-- Start of MATERIAL FOR THE TASK --

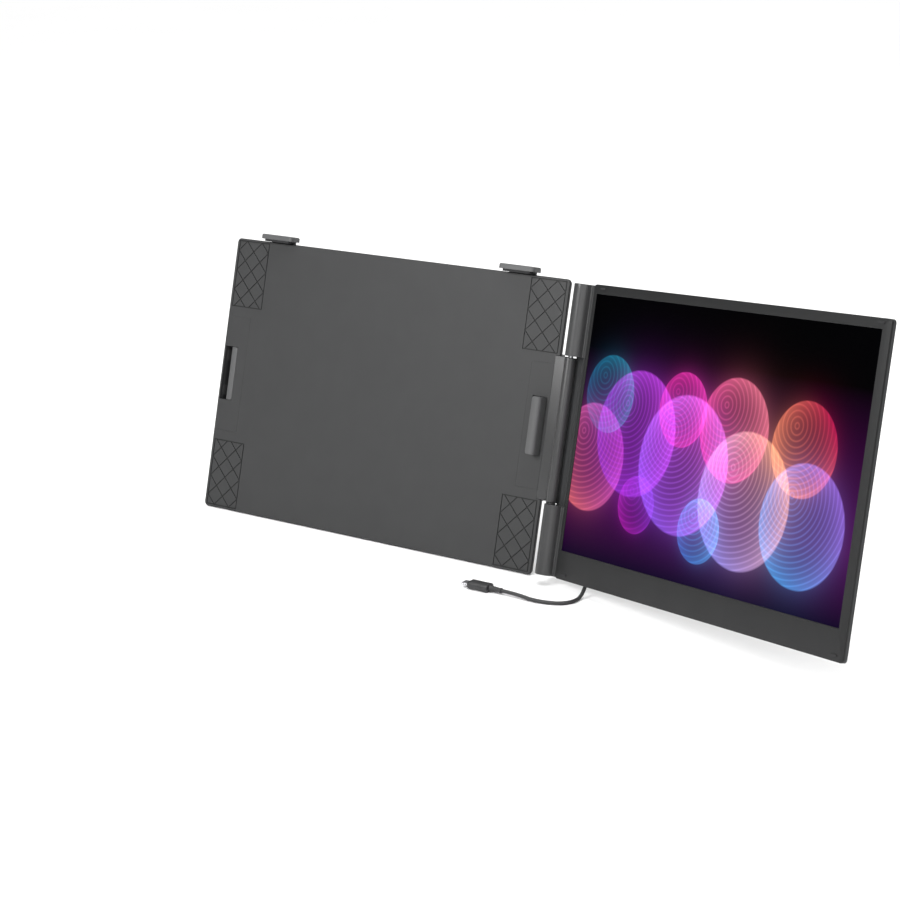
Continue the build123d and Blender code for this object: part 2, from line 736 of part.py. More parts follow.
def barrel_face():
    """Section of a barrel cover, round in front and faired into the bezel."""
    back = [(SCREEN_X0 - STACK_GAP, FACE_Y), (SCREEN_X0 - STACK_GAP, BACK_Y), (3.0, BACK_Y - 1.2)]
    round_part = Circle(KNUCKLE_R) + Pos(3.2, -0.4) * Circle(BARREL_FAT_R)
    face = make_hull((round_part + face_of(back + [(0, 0)])).edges())
    return face - Pos(SCREEN_X0, FACE_Y - CREASE_R) * Circle(CREASE_R)


def barrel_cover(side, end):
    z0, z1 = sorted((side * BARREL_Z0, side * end))
    barrel = column(barrel_face(), z0, z1)
    tip = side * end
    rim = barrel.edges().filter_by(lambda e: abs(e.center().Z - tip) < 0.01 and e.center().X < 6)
    barrel = fillet(rim.filter_by(GeomType.CIRCLE), 0.7)
    bore = sorted((side * (BARREL_Z0 - 1), side * (SHAFT_Z1 + 0.5)))
    barrel -= rod_z(0, 0, BARREL_BORE_R, *bore)
    room = sorted((side * (BARREL_Z0 - 1), side * (CLUTCH_Z1 + 0.3)))
    barrel -= column(clutch_face(0.2), *room)
    return barrel


# Screen

def screen_slab(inset, y0, y1):
    radius = max(SCREEN_CORNER_R - inset, 0.4)
    width = SCREEN_W - 2 * inset
    return slab(SCREEN_CX, SCREEN_CZ, width, SCREEN_H - 2 * inset, radius, y0, y1)


def active_window(y0, y1, grow):
    cx = ACTIVE_X0 + PANEL_W / 2
    cz = ACTIVE_Z0 + PANEL_H / 2
    return slab(cx, cz, PANEL_W + 2 * grow, PANEL_H + 2 * grow, 0, y0, y1)


def rear_screw_places():
    low = SCREEN_Z0 + BEZEL_BOTTOM / 2
    high = SCREEN_Z1 - (BEZEL_TOP - PANEL_OVER + SCREEN_WALL) / 2
    return [(x, z) for x in (SCREEN_X0 + 44, SCREEN_CX, SCREEN_X1 - 24) for z in (low, high)]


def front_bezel():
    bezel = screen_slab(0, FACE_Y, SPLIT_Y)
    front = bezel.edges().filter_by(lambda e: abs(e.center().Y - FACE_Y) < 0.01)
    right = front.filter_by(lambda e: e.center().X > SCREEN_X0 + 0.5)
    bezel = chamfer(right, BEZEL_EDGE)
    bezel -= screen_slab(SCREEN_WALL, FACE_Y + BEZEL_T, SPLIT_Y + BEYOND)
    bezel -= active_window(0, BRACKET_T, 0)
    for x, z in rear_screw_places():
        bezel += rod_y(x, z, 1.7, FACE_Y + BEZEL_T - 0.1, BACK_Y - SCREEN_WALL - STACK_GAP)
        bezel -= rod_y(x, z, SCREW_R + SCREW_GAP, FACE_Y + BEZEL_T + 0.4, BRACKET_T)
    return bezel


def trough_block():
    """Concave filler of the rear cover behind the knuckle's gap."""
    bottom = Line((SCREEN_X0 + 1, BACK_Y), (TROUGH_X + TROUGH_HEEL, BACK_Y))
    corner = Line((TROUGH_X + TROUGH_HEEL, BACK_Y), (TROUGH_X, BACK_Y - TROUGH_HEEL))
    left = Line((TROUGH_X, BACK_Y - TROUGH_HEEL), (TROUGH_X, TROUGH_Y))
    middle = ((TROUGH_X + SCREEN_X0) / 2, TROUGH_DEEP_Y)
    curve = ThreePointArc((TROUGH_X, TROUGH_Y), middle, (SCREEN_X0, FACE_Y))
    right = [Line((SCREEN_X0, FACE_Y), (SCREEN_X0, SPLIT_Y))]
    right.append(Line((SCREEN_X0, SPLIT_Y), (SCREEN_X0 + 1, SPLIT_Y)))
    right.append(Line((SCREEN_X0 + 1, SPLIT_Y), (SCREEN_X0 + 1, BACK_Y)))
    face = make_face([bottom, corner, left, curve] + right)
    half = BARREL_Z0 - STACK_GAP
    return column(face, -half, half)


def hump_slab(inset, y0, y1):
    cx = (HUMP_X0 + HUMP_X1) / 2
    cz = (HUMP_Z0 + HUMP_Z1) / 2
    width = HUMP_X1 - HUMP_X0 - 2 * inset
    height = HUMP_Z1 - HUMP_Z0 - 2 * inset
    return slab(cx, cz, width, height, max(HUMP_R - inset, 1.0), y0, y1)


def port_face(width, height):
    return SlotOverall(width, height)


def port_rod(x, width, height, z0, z1):
    return column(Pos(x, PORT_Y) * port_face(width, height), z0, z1)


def hdmi_rod(grow, z0, z1):
    """D-shaped outline of the small video port."""
    w, h = 5.6 + grow, 1.6 + grow
    points = [(-w, h), (w, h), (w, -h / 2), (w - 1.6, -h), (-w + 1.6, -h), (-w, -h / 2)]
    return column(Pos(HDMI_X, PORT_Y) * face_of(points), z0, z1)


def rear_cover():
    cover = screen_slab(0, SPLIT_Y, BACK_Y)
    back = cover.edges().filter_by(lambda e: abs(e.center().Y - BACK_Y) < 0.01)
    cover = chamfer(back.filter_by(lambda e: e.center().X > SCREEN_X0 + 0.5), REAR_EDGE)
    hump = hump_slab(0, BACK_Y - 0.5, HUMP_Y)
    hump = fillet(hump.edges().filter_by(lambda e: abs(e.center().Y - HUMP_Y) < 0.01), 1.8)
    cover += hump
    cover -= screen_slab(SCREEN_WALL, SPLIT_Y - 1, BACK_Y - SCREEN_WALL)
    cover -= hump_slab(HUMP_WALL, BACK_Y - SCREEN_WALL - 0.5, HUMP_Y - HUMP_WALL)
    cover += trough_block()
    for side in (-1, 1):
        z0, z1 = sorted((side * (CLUTCH_Z0 - 0.5), side * (CLUTCH_Z1 + 0.5)))
        y1 = BACK_Y - SCREEN_WALL
        cover -= block(SCREEN_X0 - 1, SCREEN_X0 + SCREEN_WALL + 1, y1 - CLUTCH_TAB_T - 0.4, y1, z0, z1)
        for x, z in clutch_screw_places(side):
            cover -= rod_y(x, z, SCREW_R + SCREW_GAP, 0, BACK_Y + BEYOND)
            cover -= rod_y(x, z, SCREW_HEAD_R + FIT, BACK_Y - 0.6, BACK_Y + BEYOND)
    for x in (PORT_X_A, PORT_X_B):
        wide = SHELL_W + 2 * (PORT_WALL + PORT_GAP) + 0.2
        high = SHELL_H + 2 * (PORT_WALL + PORT_GAP) + 0.2
        cover -= port_rod(x, wide, high, HUMP_Z0 - 1, HUMP_Z0 + HUMP_WALL + 1)
    cover -= hdmi_rod(0.1, HUMP_Z0 - 1, HUMP_Z0 + HUMP_WALL + 1)
    cover -= button_face_rod(POWER_Z, 9.0, 0.2, HUMP_X1 - 3, HUMP_X1 + 1)
    cover -= button_face_rod(ROCKER_Z, 15.0, 0.3, HUMP_X1 - 3, HUMP_X1 + 1)
    for x, z in rear_screw_places():
        cover -= rod_y(x, z, SCREW_R + SCREW_GAP, 0, BACK_Y + BEYOND)
        cover -= rod_y(x, z, SCREW_HEAD_R + FIT, BACK_Y - SCREW_HEAD_T, BACK_Y + BEYOND)
    return cover


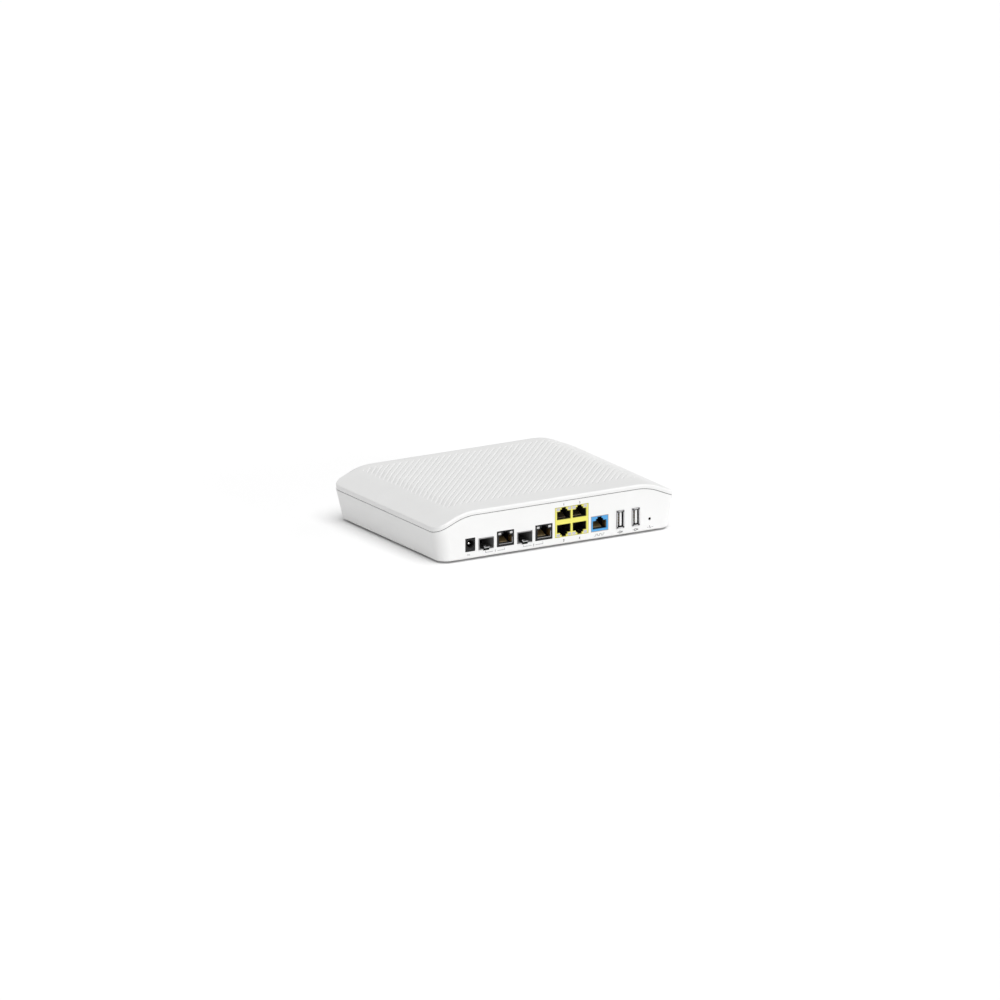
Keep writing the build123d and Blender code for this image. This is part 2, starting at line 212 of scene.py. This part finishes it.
def soft_rubber(name, colour):
    """Matt rubber, blotchy and finely pitted."""
    r = Recipe(name, colour, 0.8, specular=0.25)
    r.tint(r.noise(2.5, 4), 0.12)
    r.gloss(r.noise(0.8, 3), 0.08)
    r.bump(r.noise(0.25, 3), 0.03)
    return r.material


def ink(name, colour):
    """Pad-printed ink: matt, thinner in places."""
    r = Recipe(name, colour, 0.7, specular=0.2)
    r.tint(r.noise(0.5, 3), 0.1)
    r.gloss(r.noise(0.4, 2), 0.08)
    r.bump(r.noise(0.15, 2), 0.002)
    return r.material


MATERIALS = {
    "case_white": moulded("case_plastic", (0.80, 0.80, 0.795), 0.42),
    "cover_white": moulded("cover_plastic", (0.785, 0.785, 0.78), 0.38, grain=0.5, depth=0.012),
    "connector_black": moulded("black_plastic", (0.008, 0.008, 0.0085), 0.55, 0.25, 0.02, 0.2,
                               0.25),
    "reset_black": moulded("plunger_plastic", (0.004, 0.004, 0.004), 0.6, 0.2, 0.01, 0.1, 0.1),
    "connector_yellow": moulded("yellow_plastic", (0.76, 0.72, 0.13), 0.5, 0.3, 0.015, 0.03),
    "connector_blue": moulded("blue_plastic", (0.065, 0.34, 0.70), 0.45, 0.3, 0.015, 0.03),
    "light_pipe_clear": milky("milky_clear", (0.66, 0.65, 0.74)),
    "sheet_steel": sheet_metal("tinned_sheet", (0.40, 0.40, 0.405)),
    "pin_nickel": sheet_metal("nickel_pin", (0.75, 0.74, 0.72), 0.15, (8, 1, 8), 0.03),
    "contact_gold": sheet_metal("gilt_wire", (0.70, 0.58, 0.36), 0.4, (8, 1, 8), 0.1),
    "board_green": circuit_board("solder_mask"),
    "chip_black": moulded("chip_resin", (0.02, 0.02, 0.021), 0.6, 0.15, 0.02, 0.15),
    "pad_grey": soft_rubber("gap_pad", (0.35, 0.4, 0.46)),
    "heat_sink_aluminium": sheet_metal("extruded_aluminium", (0.68, 0.69, 0.7), 0.35, (10, 1, 10)),
    "peg_plastic": moulded("nylon", (0.75, 0.75, 0.7), 0.4),
    "capacitor_can": sheet_metal("can_aluminium", (0.55, 0.55, 0.57), 0.28, (1, 1, 10)),
    "ferrite_grey": moulded("ferrite", (0.07, 0.07, 0.075), 0.7, 0.2, 0.03, 0.2),
    "ceramic_tan": moulded("ceramic", (0.45, 0.34, 0.22), 0.5, 0.2, 0.01, 0.15),
    "led_white": moulded("led_body", (0.85, 0.85, 0.72), 0.3, 0.2, 0.005, 0.03),
    "usb_white": moulded("tongue_plastic", (0.86, 0.86, 0.86), 0.4, 0.25, 0.008, 0.02),
    "screw_steel": sheet_metal("zinc_plate", (0.5, 0.5, 0.5), 0.35, (1, 1, 8)),
    "foot_rubber": soft_rubber("foot_rubber", (0.12, 0.12, 0.125)),
}
CARRIER_BROWN = moulded("contact_carrier", (0.62, 0.50, 0.26), 0.5, 0.3, 0.02, 0.05)
# Brown of a side spring, also painted light falling on the front of a jack's right inner wall.
SPRING_BROWN_AND_LIGHT = sheet_metal("side_spring_painted_light", (0.34, 0.22, 0.09), 0.45, (8, 1, 8), 0.08)
# Near-black painted shade, used behind the SFP latch slots and inside the USB mouths.
SHADE_BLACK = moulded("painted_shade_black", (0.012, 0.012, 0.013), 0.7, 0.2, 0.02, 0.1, 0.2)
BRIGHT_SHEET = sheet_metal("bright_sheet", (0.46, 0.46, 0.465), 0.5, (6, 6, 6), 0.08)
FINGER_GREY = sheet_metal("finger_sheet", (0.42, 0.42, 0.42), 0.6, (30, 60, 60), 0.5)
# Dark grey painted shade for the deep inside of the SFP cages.
BAY_SHADE_GREY = moulded("bay_painted_shade", (0.17, 0.17, 0.17), 0.8, 0.2, 0.02, 0.1, 0.2)
PRINT_DARK = ink("print_dark", (0.07, 0.07, 0.075))
# Darker olive and brown frames round the connector fronts: painted shade in the gaps round them.
OLIVE_SHADE = moulded("olive_painted_shade", (0.42, 0.39, 0.05), 0.5, 0.3, 0.015, 0.03)
BROWN_SHADE = moulded("brown_painted_shade", (0.30, 0.22, 0.17), 0.5, 0.3, 0.015, 0.03)
CLEAR_WHITE = milky("milky_white", (0.70, 0.70, 0.70))
PRINT_GREY = ink("print_grey", (0.24, 0.24, 0.25))
# Dark grey painted shade for the seam line under the cover.
SEAM_SHADE_GREY = soft_rubber("seam_painted_shade", (0.16, 0.16, 0.165))


def paint_cad_nodes():
    """Every CAD node takes the material of its slot in the record."""
    for row in frame["record"]["subparts"]:
        mesh = NODES[row["node"]].data
        mesh.materials.clear()
        mesh.materials.append(MATERIALS[row["material_slot"]])
    for n in (1, 2):
        NODES[f"combo_jack_light_pipes_{n}"].data.materials[0] = CLEAR_WHITE


# ---- Meshes ---------------------------------------------------------------------------
def add_piece(name, verts, faces, slot, material=None, body="case", sharp=35):
    """A closed mesh from case millimetres, riding on a body."""
    mesh = bpy.data.meshes.new(name)
    mesh.from_pydata([at(*v) for v in verts], [], faces)
    tidy = bmesh.new()
    tidy.from_mesh(mesh)
    bmesh.ops.remove_doubles(tidy, verts=tidy.verts, dist=1e-6)
    bmesh.ops.recalc_face_normals(tidy, faces=tidy.faces)
    tidy.to_mesh(mesh)
    tidy.free()
    mesh.shade_smooth()
    mesh.set_sharp_from_angle(angle=math.radians(sharp))
    mesh.materials.append(material or MATERIALS[slot])
    piece = bpy.data.objects.new(name, mesh)
    bpy.context.scene.collection.objects.link(piece)
    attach(piece, body)
    return piece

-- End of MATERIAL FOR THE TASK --

▸ **TASK DESCRIPTION**
Take the entries above and copy them exactly from the first line through the line with "return bezel"; leave out every line after it.

▸ **WRITTEN SOLUTION**
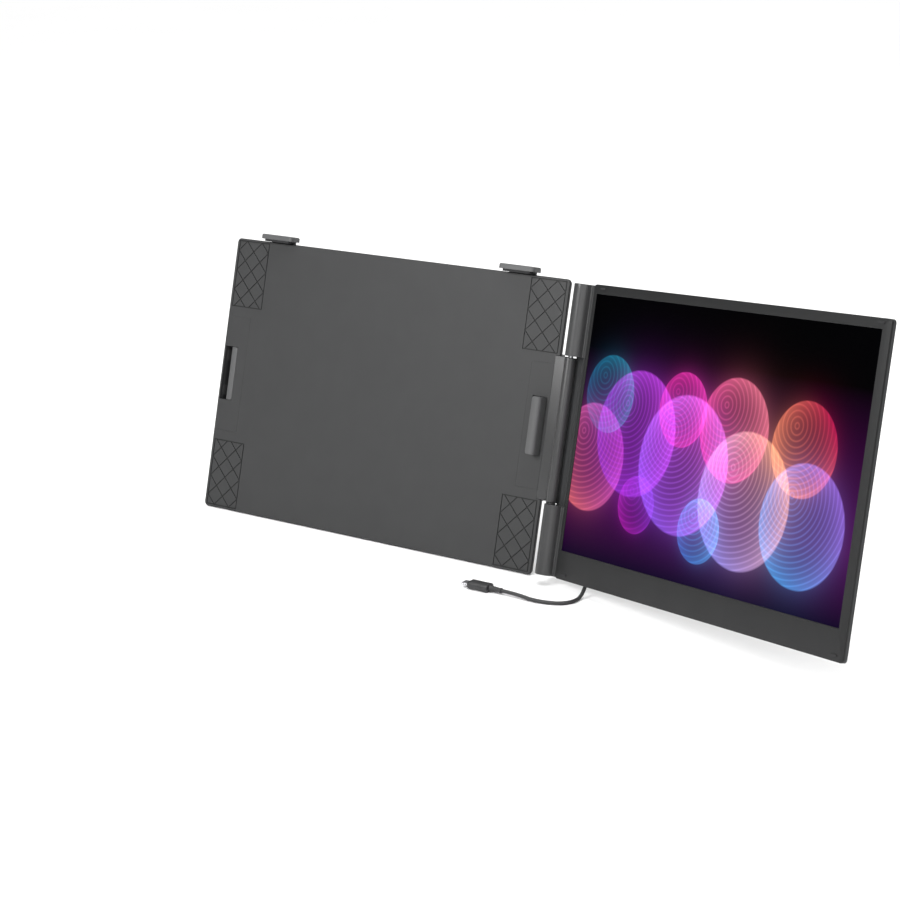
Continue the build123d and Blender code for this object: part 2, from line 736 of part.py. More parts follow.
def barrel_face():
    """Section of a barrel cover, round in front and faired into the bezel."""
    back = [(SCREEN_X0 - STACK_GAP, FACE_Y), (SCREEN_X0 - STACK_GAP, BACK_Y), (3.0, BACK_Y - 1.2)]
    round_part = Circle(KNUCKLE_R) + Pos(3.2, -0.4) * Circle(BARREL_FAT_R)
    face = make_hull((round_part + face_of(back + [(0, 0)])).edges())
    return face - Pos(SCREEN_X0, FACE_Y - CREASE_R) * Circle(CREASE_R)


def barrel_cover(side, end):
    z0, z1 = sorted((side * BARREL_Z0, side * end))
    barrel = column(barrel_face(), z0, z1)
    tip = side * end
    rim = barrel.edges().filter_by(lambda e: abs(e.center().Z - tip) < 0.01 and e.center().X < 6)
    barrel = fillet(rim.filter_by(GeomType.CIRCLE), 0.7)
    bore = sorted((side * (BARREL_Z0 - 1), side * (SHAFT_Z1 + 0.5)))
    barrel -= rod_z(0, 0, BARREL_BORE_R, *bore)
    room = sorted((side * (BARREL_Z0 - 1), side * (CLUTCH_Z1 + 0.3)))
    barrel -= column(clutch_face(0.2), *room)
    return barrel


# Screen

def screen_slab(inset, y0, y1):
    radius = max(SCREEN_CORNER_R - inset, 0.4)
    width = SCREEN_W - 2 * inset
    return slab(SCREEN_CX, SCREEN_CZ, width, SCREEN_H - 2 * inset, radius, y0, y1)


def active_window(y0, y1, grow):
    cx = ACTIVE_X0 + PANEL_W / 2
    cz = ACTIVE_Z0 + PANEL_H / 2
    return slab(cx, cz, PANEL_W + 2 * grow, PANEL_H + 2 * grow, 0, y0, y1)


def rear_screw_places():
    low = SCREEN_Z0 + BEZEL_BOTTOM / 2
    high = SCREEN_Z1 - (BEZEL_TOP - PANEL_OVER + SCREEN_WALL) / 2
    return [(x, z) for x in (SCREEN_X0 + 44, SCREEN_CX, SCREEN_X1 - 24) for z in (low, high)]


def front_bezel():
    bezel = screen_slab(0, FACE_Y, SPLIT_Y)
    front = bezel.edges().filter_by(lambda e: abs(e.center().Y - FACE_Y) < 0.01)
    right = front.filter_by(lambda e: e.center().X > SCREEN_X0 + 0.5)
    bezel = chamfer(right, BEZEL_EDGE)
    bezel -= screen_slab(SCREEN_WALL, FACE_Y + BEZEL_T, SPLIT_Y + BEYOND)
    bezel -= active_window(0, BRACKET_T, 0)
    for x, z in rear_screw_places():
        bezel += rod_y(x, z, 1.7, FACE_Y + BEZEL_T - 0.1, BACK_Y - SCREEN_WALL - STACK_GAP)
        bezel -= rod_y(x, z, SCREW_R + SCREW_GAP, FACE_Y + BEZEL_T + 0.4, BRACKET_T)
    return bezel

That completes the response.